A fourth problem is to do with sampling: these results are horribly subject both to the law of small numbers and to selection bias. When I’ve had very “good” results from a questionnaire, it has inevitably been from a relatively small class into which the law of averages couldn’t properly get its teeth; I don’t know, but I suspect that the same can be said for most of my conspicuously “bad” results. Selection bias is an additional effect, though one which works to the advantage of the lecturer: when students have had a couple of months to get fed up with your teaching and stop turning up, of course the students present in class when you hand out the forms will, on the whole, be the ones who like you. (Online questionnaires, by the way, aren’t the answer to this: in the days when I was allowed to use them, I found the extra effort required to fetch oneself online and complete the form cut down the number of respondents significantly and biased the responses strongly toward the most committed students.)
A fifth problem is that the focus on multiple-choice scores ignores the difference between a poll and a consultation. The former is intended to assess opinion; the latter is intended to collect opinions. What matters, from the point of view of improving teaching and learning, is the latter: to know why students respond the way they do; what they think is or ought to be happening in class; what specific issues are rubbing them up the wrong way. This is what the written responses provide, and it’s remarkable how different some of the multiple-choice results look when read in their light. A set of strongly positive responses looks rather less credible when accompanied by a paean to the lecturer’s desirability — and no, I don’t get these, but I have colleagues who do. (Fans of Indiana Jones will know the sort of thing I mean.) A set of strongly negative responses looks rather less credible when the crayon-scrawls on the back make it clear that the student signed up for the class not having read the syllabus and believing it to be about something else. (Any fans of Amazon one-star reviews out there?) A set of strongly positive responses coupled with strongly negative comments, or vice versa, is evidence that the student has read the scale the wrong way round — and yes, this really does happen.
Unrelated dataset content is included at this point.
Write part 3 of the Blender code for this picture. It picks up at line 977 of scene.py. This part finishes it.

A run of identical comments is a useful reminder that the individual questionnaires are not independent random variables, and that one dissatisfied and articulate student can readily mobilise supporters. And, of course, one thoughtful response that identifies specific weaknesses or praises specific elements of a course can outweigh in its practical effects an entire bucketful of praise or whinging.
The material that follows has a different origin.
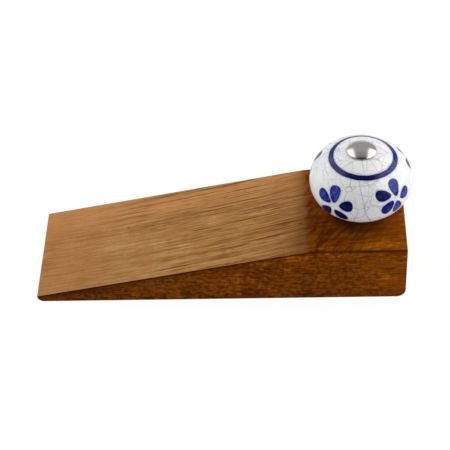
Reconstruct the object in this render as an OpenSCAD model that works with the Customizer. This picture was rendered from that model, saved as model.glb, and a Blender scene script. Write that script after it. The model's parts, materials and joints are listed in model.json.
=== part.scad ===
// Door stop: a hardwood wedge with a round glazed ceramic knob bolted through its heel.
// The frame's origin is the centre of the wedge's underside. +X runs from the thin tip to the
// tall heel, +Z is up, and all sizes are in millimetres.

/* [Wedge] */
// Length from the tip to the heel
wedge_l = 145; // [125:1:180]
// Width across the wedge
wedge_w = 48; // [32:1:70]
// Height at the heel
heel_h = 25; // [22:0.5:36]
// Height of the crisp top edge at the tip
tip_h = 2.8; // [2.8:0.1:6]
// Length of the level pad on top of the heel
pad_l = 38; // [32:1:46]
// Radius of the lower corner under the heel
heel_corner_r = 3.6; // [0.5:0.1:4]
// Radius of the lower corner under the tip
tip_corner_r = 2.6; // [0.5:0.1:2.7]
// Radius that softens the ridge between the slope and the pad
ridge_r = 26; // [5:1:45]

/* [Knob] */
// Diameter of the knob at its widest
knob_d = 40; // [38:0.5:44]
// Distance from the heel to the knob's axis
knob_inset = 17.2; // [14:0.1:19]
// Height of the rounded crown above the widest line
crown_b = 14.9; // [14:0.1:17]
// Depth of the rounded belly below the widest line
belly_b = 14.2; // [13.8:0.1:15]
// Diameter of the knob's foot
foot_d = 15; // [14:0.5:19]
// Height of the widest line above the pad
equator_h = 15.8; // [15:0.1:16.2]

/* [Cap] */
// Diameter of the polished dome cap
cap_d = 11.2; // [10.2:0.1:14]
// Rise of the dome above its rim
cap_rise = 1.8; // [1:0.1:3]
// Height of the cap's straight rim
cap_rim_h = 0.3; // [0.2:0.1:1.2]
// Length of the threaded barrel under the cap
barrel_l = 11; // [6:0.5:13]

/* [Fixings] */
// Thread diameter of the stud
stud_d = 5; // [4:0.5:6]
// Radial running clearance round the stud and the barrel
run_gap = 0.08; // [0.03:0.01:0.1]
// Diameter of the counterbore in the underside
sink_d = 16; // [14:0.5:20]
// Depth of the counterbore in the underside
sink_depth = 9; // [8.5:0.5:12]
// Diameter of the metal rose under the knob
rose_d = 15.8; // [15.4:0.2:22]
// Height of the metal rose
rose_t = 1.2; // [0.8:0.1:1.6]

/* [Hidden] */

$fn = 96;
// Overrun that lets a cutter pass clean through a face
eps = 0.5;
// Excess that lets an arc cross the line or arc that it would only touch
hair = 0.002;

// Wedge outline
slope_angle = atan((heel_h - tip_h) / (wedge_l - pad_l));
ridge_x = wedge_l / 2 - pad_l;

// The stack on the pad, as heights above the pad
knob_x = wedge_l / 2 - knob_inset;
knob_r = knob_d / 2;
gasket_z = rose_t;
gasket_t = 0.5;
gasket_d = foot_d - 2;
foot_z = gasket_z + gasket_t;
foot_edge_r = 0.5;
crown_side_r = knob_r * 0.6;
belly_side_r = knob_r * 0.49;

// The crown is cut level where it is a little wider than the cap
crown_top_r = big_arc_r(knob_r, crown_b, crown_side_r);
crown_seat_r = cap_d / 2 + 0.1;
seat_z = equator_h + crown_b - crown_top_r + sqrt(pow(crown_top_r, 2) - pow(crown_seat_r, 2));
cap_washer_t = 0.3;
cap_washer_d = cap_d - 2.5;
cap_z = seat_z + cap_washer_t;

// Barrel and stud
barrel_d = stud_d + 2;
barrel_pocket_l = barrel_l + 1;
cap_roof_t = 0.6;
stud_top_z = cap_z + cap_rim_h - cap_roof_t;
stud_low_z = 1.6;
thread_gap = 0.05;
stud_hole_d = stud_d + 0.6;
chamfer = 0.5;

// Fasteners in the counterbore, sized from the thread
washer_d = stud_d * 2.4;
washer_t = 1;
spring_d = stud_d * 1.7;
spring_t = 1.2;
spring_slit = 0.7;
nut_af = stud_d * 1.6;
nut_h = stud_d * 0.8;

// Radius of the wide arc that closes a half oval of half-width a and height b, when its side
// is an arc of radius side_r. The two arcs meet in a common tangent.
function big_arc_r(a, b, side_r) = (a * a + b * b - 2 * a * side_r) / (2 * (b - side_r));

// The quarter of a two-arc oval with x >= 0 and y >= 0. The side arc is a hair wide, so that it
// crosses the top arc instead of only touching it.
module quarter_oval(a, b, side_r) {
  top_r = big_arc_r(a, b, side_r);
  top_centre = [0, b - top_r];
  side_centre = [a - side_r, 0];
  beyond = top_r * 1.5;
  to_side = (side_centre - top_centre) / (top_r - side_r);
  intersection() {
    square([a, b]);
    union() {
      translate(side_centre - [hair, 0]) circle(side_r + hair);
      intersection() {
        translate(top_centre) circle(top_r);
        polygon([top_centre, top_centre + beyond * to_side, top_centre + [0, beyond]]);
      }
    }
  }
}

// Cuts a convex corner of a flat outline back to an arc of radius r. The corner's two sides
// leave it in the unit directions side_a and side_b. The arc is a hair wide, so that it
// crosses both sides instead of only touching them.
module corner_cutter(corner, side_a, side_b, r) {
  half_sin = norm(side_a - side_b) / 2;
  half_cos = norm(side_a + side_b) / 2;
  inward = (side_a + side_b) / norm(side_a + side_b);
  centre = corner + r / half_sin * inward;
  touch_a = corner + r * half_cos / half_sin * side_a;
  touch_b = corner + r * half_cos / half_sin * side_b;
  past = 1 + eps / r;
  difference() {
    polygon([corner - eps / half_sin * inward, centre + past * (touch_a - centre),
             centre, centre + past * (touch_b - centre)]);
    translate(centre) circle(r + hair);
  }
}

// Side view of the wedge, with X along its length and Y up
module wedge_outline() {
  heel_x = wedge_l / 2;
  down_slope = [-cos(slope_angle), -sin(slope_angle)];
  difference() {
    polygon([[-heel_x, 0], [heel_x, 0], [heel_x, heel_h], [ridge_x, heel_h], [-heel_x, tip_h]]);
    corner_cutter([heel_x, 0], [-1, 0], [0, 1], heel_corner_r);
    corner_cutter([-heel_x, 0], [0, 1], [1, 0], tip_corner_r);
    corner_cutter([ridge_x, heel_h], [1, 0], down_slope, ridge_r);
  }
}

// A ring standing on z, with a straight bore
module ring(outer_d, bore_d, height, z) {
  translate([0, 0, z]) difference() {
    cylinder(d = outer_d, h = height);
    translate([0, 0, -eps]) cylinder(d = bore_d, h = height + 2 * eps);
  }
}

// Moves its children from the knob's axis at the origin to the pad
module on_pad() {
  translate([knob_x, 0, heel_h]) children();
}

// Moves its children from the origin to the knob's axis under the wedge
module under_heel() {
  translate([knob_x, 0, 0]) children();
}

// Solid hardwood wedge, drilled for the stud and counterbored from below for the nut
module wedge_block() {
  color("peru") difference() {
    translate([0, wedge_w / 2, 0]) rotate([90, 0, 0]) linear_extrude(wedge_w) wedge_outline();
    under_heel() translate([0, 0, -eps]) cylinder(d = sink_d, h = sink_depth + eps);
    under_heel() cylinder(d = stud_hole_d, h = heel_h + eps);
  }
}

// Pressed metal plate with a rolled edge, between the knob and the wood
module base_rose() {
  bore_r = stud_hole_d / 2;
  roll_r = rose_t;
  color("silver") on_pad() rotate_extrude() {
    translate([bore_r, 0]) square([rose_d / 2 - roll_r - bore_r, rose_t]);
    intersection() {
      translate([rose_d / 2 - roll_r, 0]) circle(roll_r);
      translate([rose_d / 2 - roll_r, 0]) square(roll_r);
    }
  }
}

// Thin soft washer under the knob's foot
module rose_gasket() {
  color("dimgray") on_pad() ring(gasket_d, stud_hole_d, gasket_t, gasket_z);
}

// Half section of the knob: X is the radius, Y is the height above the pad. The straight foot
// reaches up into the belly.
module knob_section() {
  difference() {
    union() {
      intersection() {
        translate([0, equator_h]) union() {
          quarter_oval(knob_r, crown_b, crown_side_r);
          mirror([0, 1]) quarter_oval(knob_r, belly_b, belly_side_r);
        }
        translate([0, foot_z]) square([knob_r, seat_z - foot_z]);
      }
      translate([0, foot_z]) square([foot_d / 2, belly_b / 2]);
    }
    corner_cutter([foot_d / 2, foot_z], [-1, 0], [0, 1], foot_edge_r);
    square([stud_d / 2 + run_gap, seat_z + eps]);
    translate([0, seat_z - barrel_pocket_l]) square([barrel_d / 2 + run_gap, barrel_pocket_l + eps]);
  }
}

// Glazed ceramic knob: a flattened ball on a short foot, with a stepped bore
module ceramic_knob() {
  color("whitesmoke") on_pad() rotate_extrude() knob_section();
}

// Thin soft washer between the crown and the cap
module cap_washer() {
  color("dimgray") on_pad() ring(cap_washer_d, barrel_d + 2 * run_gap, cap_washer_t, seat_z);
}

// Polished dome on a short internally threaded barrel
module dome_cap() {
  dome_r = (pow(cap_d / 2, 2) + pow(cap_rise, 2)) / (2 * cap_rise);
  cap_h = cap_rim_h + cap_rise;
  color("lightgray") on_pad() difference() {
    union() {
      intersection() {
        translate([0, 0, cap_z]) cylinder(d = cap_d, h = cap_h + eps);
        translate([0, 0, cap_z + cap_h - dome_r]) sphere(dome_r);
      }
      translate([0, 0, cap_z - barrel_l]) cylinder(d = barrel_d, h = barrel_l + eps);
    }
    translate([0, 0, cap_z - barrel_l - eps])
      cylinder(r = stud_d / 2 + thread_gap, h = stud_top_z - cap_z + barrel_l + eps);
  }
}

// Threaded rod from the cap's barrel down to the nut, with chamfered ends
module threaded_stud() {
  low = stud_low_z;
  high = heel_h + stud_top_z;
  core_r = stud_d / 2 - chamfer;
  color("silver") under_heel() rotate_extrude()
    polygon([[0, low], [core_r, low], [stud_d / 2, low + chamfer], [stud_d / 2, high - chamfer],
             [core_r, high], [0, high]]);
}

// Flat washer against the roof of the counterbore
module flat_washer() {
  color("silver") under_heel() ring(washer_d, stud_hole_d, washer_t, sink_depth - washer_t);
}

// Split spring washer, pressed flat, with a slanting slit
module spring_washer() {
  top = sink_depth - washer_t;
  slant = 30;
  color("silver") under_heel() difference() {
    ring(spring_d, stud_hole_d, spring_t, top - spring_t);
    translate([spring_d / 2, 0, top - spring_t / 2]) rotate([slant, 0, 0])
      cube([spring_d, spring_slit, spring_t * 3], center = true);
  }
}

// Hexagon nut with chamfered corners on both faces
module hex_nut() {
  z = sink_depth - washer_t - spring_t - nut_h;
  corner_r = nut_af / 2 / cos(30);
  corner_drop = (corner_r - nut_af / 2) * tan(30);
  color("silver") under_heel() difference() {
    intersection() {
      translate([0, 0, z]) cylinder(r = corner_r, h = nut_h, $fn = 6);
      rotate_extrude()
        polygon([[0, z], [nut_af / 2, z], [corner_r, z + corner_drop],
                 [corner_r, z + nut_h - corner_drop], [nut_af / 2, z + nut_h], [0, z + nut_h]]);
    }
    translate([0, 0, z - eps]) cylinder(r = stud_d / 2 + thread_gap, h = nut_h + 2 * eps);
  }
}

wedge_block();
base_rose();
rose_gasket();
ceramic_knob();
cap_washer();
dome_cap();
threaded_stud();
flat_washer();
spring_washer();
hex_nut();
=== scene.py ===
"""Looks of the door stop: a hardwood wedge with a crackle-glazed ceramic knob bolted to its heel.

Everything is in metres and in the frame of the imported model. The wedge, the knob, the cap and
the stud are built here as finer meshes, and the other parts keep their CAD meshes.
"""
import json
import math

import bmesh
import bpy
from mathutils import Matrix, Vector


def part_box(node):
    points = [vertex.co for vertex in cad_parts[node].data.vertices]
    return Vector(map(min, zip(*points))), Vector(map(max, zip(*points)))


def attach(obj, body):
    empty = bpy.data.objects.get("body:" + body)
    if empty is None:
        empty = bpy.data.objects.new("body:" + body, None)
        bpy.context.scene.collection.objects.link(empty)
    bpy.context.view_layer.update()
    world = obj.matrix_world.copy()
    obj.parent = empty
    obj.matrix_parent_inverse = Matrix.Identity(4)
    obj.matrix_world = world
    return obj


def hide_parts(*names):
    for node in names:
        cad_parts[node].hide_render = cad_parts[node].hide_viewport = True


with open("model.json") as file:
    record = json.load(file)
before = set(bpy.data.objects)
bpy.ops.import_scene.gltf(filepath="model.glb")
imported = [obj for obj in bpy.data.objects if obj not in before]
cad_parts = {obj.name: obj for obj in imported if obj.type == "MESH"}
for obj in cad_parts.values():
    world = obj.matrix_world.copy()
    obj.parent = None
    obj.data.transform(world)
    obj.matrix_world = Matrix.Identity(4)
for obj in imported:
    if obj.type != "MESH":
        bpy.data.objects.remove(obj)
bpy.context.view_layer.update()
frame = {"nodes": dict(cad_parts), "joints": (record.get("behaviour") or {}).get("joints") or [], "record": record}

MM = 0.001

# ---------------------------------------------------------------------------------------------
# Places and sizes taken from the frame
# ---------------------------------------------------------------------------------------------

WEDGE_LOW, WEDGE_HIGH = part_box("wedge_block")
KNOB_LOW, KNOB_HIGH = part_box("ceramic_knob")
CAP_LOW, CAP_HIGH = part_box("dome_cap")
STUD_LOW, STUD_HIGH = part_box("threaded_stud")
_, WASHER_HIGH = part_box("flat_washer")
PAD_Z = WEDGE_HIGH.z
KNOB_R = (KNOB_HIGH.y - KNOB_LOW.y) / 2
STUD_R = (STUD_HIGH.y - STUD_LOW.y) / 2
SWIVEL = Vector(frame["joints"][0]["pos_m"])
AXIS_X = SWIVEL.x
SLOPE = next(m for m in frame["record"]["mounts"] if m["name"] == "door_slope")

# Finer dimensions of the wedge
HEEL_CORNER_R = 3.6 * MM
TIP_CORNER_R = 2.6 * MM
RIDGE_R = 26 * MM
EASED_EDGE = 0.45 * MM
SINK_R = 8 * MM
SINK_DEPTH = WASHER_HIGH.z
SINK_CHAMFER = 0.35 * MM
STUD_HOLE_R = STUD_R + 0.3 * MM

# Finer dimensions of the knob, the cap and the stud
CROWN_B = 14.9 * MM
BELLY_B = 14.2 * MM
CROWN_SIDE_R = 0.6 * KNOB_R
BELLY_SIDE_R = 0.49 * KNOB_R
FOOT_R = 7.5 * MM
GLAZE_DIP = 0.12 * MM
RUN_GAP = 0.08 * MM
BARREL_R = STUD_R + 1 * MM
BARREL_L = 11 * MM
POCKET_ROOM = 1 * MM
CAP_RISE = 1.8 * MM
THREAD_PITCH = 0.8 * MM
THREAD_DEPTH = 0.45 * MM

# Overrun that lets a cutter pass clean through a face
OVERRUN = 1 * MM
# Edges that turn by more than this angle are sharp
SHARP_ANGLE = math.radians(30)


# ---------------------------------------------------------------------------------------------
# Mesh helpers
# ---------------------------------------------------------------------------------------------

def arc(centre, radius, start, end, steps):
    """Points on an arc from start to end degrees, as (x, y) pairs."""
    angles = [math.radians(start + (end - start) * i / steps) for i in range(steps + 1)]
    return [(centre[0] + radius * math.cos(a), centre[1] + radius * math.sin(a)) for a in angles]


def shade(mesh, sharp_angle=SHARP_ANGLE):
    """Shades the mesh smooth, apart from the edges that turn by more than sharp_angle."""
    mesh.shade_smooth()
    mesh.set_sharp_from_angle(angle=sharp_angle)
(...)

If we were serious about wanting to know what our students thought, we’d ask them to tell us, in their own words — perhaps drawing their attention to particular points of interest, but perhaps just leaving them to set their own priorities and deducing what we could from those priorities as expressed in the responses. (I have an example of this that I’d like to return to in another post.) Even if logistically we couldn’t do this and had to rely on multiple-choice questions, we’d design these carefully and interrogate them thoroughly for hidden assumptions (such as “every student has at some point handed in homework”). We’d decide in advance whether we wanted to sample all the students on the class list or just the most committed, then design our procedure and interpret our results accordingly. We would only ever compare the results from one class with those from classes that were comparable in size and level, and we certainly wouldn’t fetishise the mean — indeed, I suspect we’d be most interested in items that polarised the responses. And we’d give the students some incentive to respond thoughtfully by treating the results thoughtfully, rather than as telephone votes in a kind of pedagogical talent show.
Our students, diligently as they may sometimes conceal it, are not generally stupid. They can tell when we don’t take an exercise seriously, and if we don’t then they certainly won’t. Ironically, the other reason that I get “good” results on my multiple-choice responses is that I explain to my students why I don’t believe in them, and direct their attention to the back of the form instead. It’s amazing how much more kindly people will speak about you if they think you’re listening.